[EXERCISE] The data must be returned in full and exactly as given.

* begin DATA SHOWN *

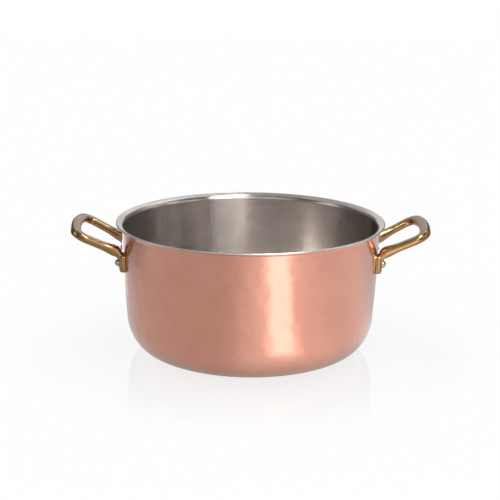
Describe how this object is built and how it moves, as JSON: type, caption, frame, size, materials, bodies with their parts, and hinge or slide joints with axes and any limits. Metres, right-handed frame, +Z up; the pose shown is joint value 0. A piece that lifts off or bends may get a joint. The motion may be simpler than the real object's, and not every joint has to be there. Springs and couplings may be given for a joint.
{
  "type": "casserole pan",
  "caption": "Round deep copper-clad pan with a steel lining, a flared pouring lip, and brass loop handles riveted on opposite sides.",
  "frame": {"origin": "middle of the flat underside, on the surface that the pan stands on", "axes": "+Z up along the pan's axis, +X from the pan's axis towards the right handle, +Y to the rear so that the handles lie left and right"},
  "size_m": [0.3744, 0.28, 0.1367],
  "materials": {
    "copper": "satin polished, very softly hammered",
    "aluminium": "plain rolled, seen only as a line in the sheet's edge",
    "stainless_lining": "brushed round the pan",
    "cast_brass": "cast and polished by hand, duller on top",
    "rivet_steel": "bright drawn steel"
  },
  "bodies": {
    "root": {"copper_skin": "copper", "aluminium_core": "aluminium", "steel_lining": "stainless_lining", "left_handle": "cast_brass", "right_handle": "cast_brass", "rivet_left_front": "rivet_steel", "rivet_left_rear": "rivet_steel", "rivet_right_front": "rivet_steel", "rivet_right_rear": "rivet_steel"}
  },
  "joints": []
}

* end DATA SHOWN *

[EXERCISE SOLUTION]
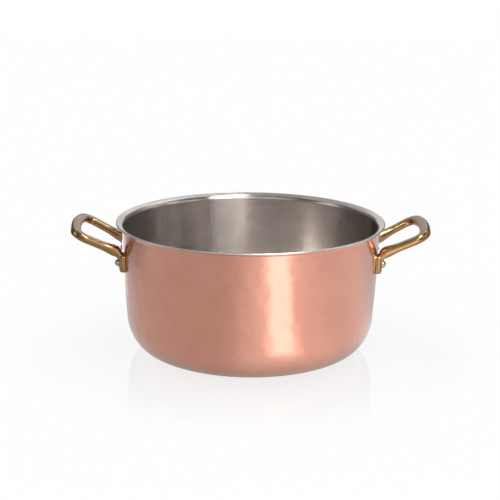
Describe how this object is built and how it moves, as JSON: type, caption, frame, size, materials, bodies with their parts, and hinge or slide joints with axes and any limits. Metres, right-handed frame, +Z up; the pose shown is joint value 0. A piece that lifts off or bends may get a joint. The motion may be simpler than the real object's, and not every joint has to be there. Springs and couplings may be given for a joint.
{
  "type": "casserole pan",
  "caption": "Round deep copper-clad pan with a steel lining, a flared pouring lip, and brass loop handles riveted on opposite sides.",
  "frame": {"origin": "middle of the flat underside, on the surface that the pan stands on", "axes": "+Z up along the pan's axis, +X from the pan's axis towards the right handle, +Y to the rear so that the handles lie left and right"},
  "size_m": [0.3744, 0.28, 0.1367],
  "materials": {
    "copper": "satin polished, very softly hammered",
    "aluminium": "plain rolled, seen only as a line in the sheet's edge",
    "stainless_lining": "brushed round the pan",
    "cast_brass": "cast and polished by hand, duller on top",
    "rivet_steel": "bright drawn steel"
  },
  "bodies": {
    "root": {"copper_skin": "copper", "aluminium_core": "aluminium", "steel_lining": "stainless_lining", "left_handle": "cast_brass", "right_handle": "cast_brass", "rivet_left_front": "rivet_steel", "rivet_left_rear": "rivet_steel", "rivet_right_front": "rivet_steel", "rivet_right_rear": "rivet_steel"}
  },
  "joints": []
}